■ WHAT YOU NEED TO DO
Each line below is to be written out in full, exactly as shown.

■ PROVIDED DATA
▽

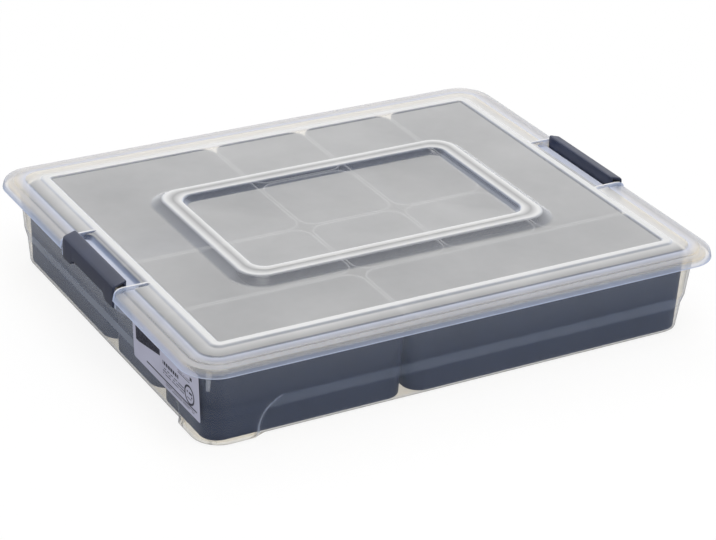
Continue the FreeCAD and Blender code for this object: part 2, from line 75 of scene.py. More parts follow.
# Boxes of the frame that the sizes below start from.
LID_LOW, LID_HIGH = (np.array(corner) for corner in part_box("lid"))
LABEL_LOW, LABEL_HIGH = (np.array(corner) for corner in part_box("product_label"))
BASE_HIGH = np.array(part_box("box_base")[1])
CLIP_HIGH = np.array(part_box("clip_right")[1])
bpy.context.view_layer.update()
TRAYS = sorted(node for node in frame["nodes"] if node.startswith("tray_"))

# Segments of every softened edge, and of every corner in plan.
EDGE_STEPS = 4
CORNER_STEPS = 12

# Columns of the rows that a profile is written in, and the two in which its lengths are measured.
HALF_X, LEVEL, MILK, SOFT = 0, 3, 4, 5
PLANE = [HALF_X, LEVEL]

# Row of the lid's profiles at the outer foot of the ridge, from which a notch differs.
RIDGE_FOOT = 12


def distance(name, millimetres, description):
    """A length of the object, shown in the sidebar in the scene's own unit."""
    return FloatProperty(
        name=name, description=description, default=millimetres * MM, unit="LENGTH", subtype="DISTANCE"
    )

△

■ FULL RESPONSE
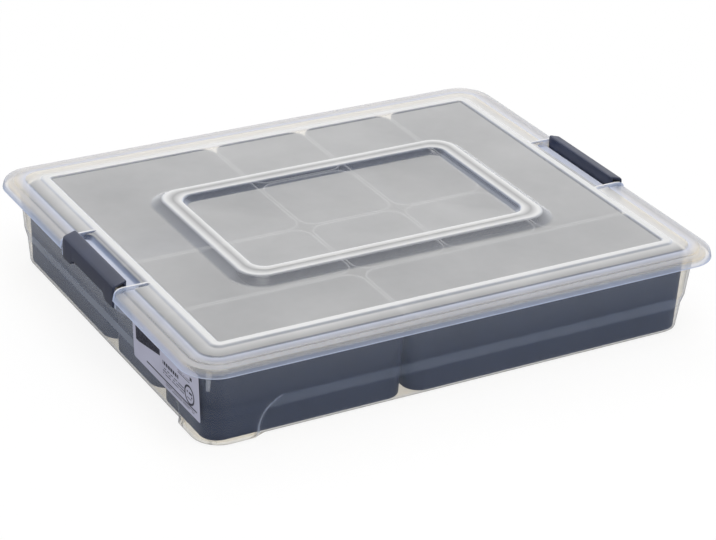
Continue the FreeCAD and Blender code for this object: part 2, from line 75 of scene.py. More parts follow.
# Boxes of the frame that the sizes below start from.
LID_LOW, LID_HIGH = (np.array(corner) for corner in part_box("lid"))
LABEL_LOW, LABEL_HIGH = (np.array(corner) for corner in part_box("product_label"))
BASE_HIGH = np.array(part_box("box_base")[1])
CLIP_HIGH = np.array(part_box("clip_right")[1])
bpy.context.view_layer.update()
TRAYS = sorted(node for node in frame["nodes"] if node.startswith("tray_"))

# Segments of every softened edge, and of every corner in plan.
EDGE_STEPS = 4
CORNER_STEPS = 12

# Columns of the rows that a profile is written in, and the two in which its lengths are measured.
HALF_X, LEVEL, MILK, SOFT = 0, 3, 4, 5
PLANE = [HALF_X, LEVEL]

# Row of the lid's profiles at the outer foot of the ridge, from which a notch differs.
RIDGE_FOOT = 12


def distance(name, millimetres, description):
    """A length of the object, shown in the sidebar in the scene's own unit."""
    return FloatProperty(
        name=name, description=description, default=millimetres * MM, unit="LENGTH", subtype="DISTANCE"
    )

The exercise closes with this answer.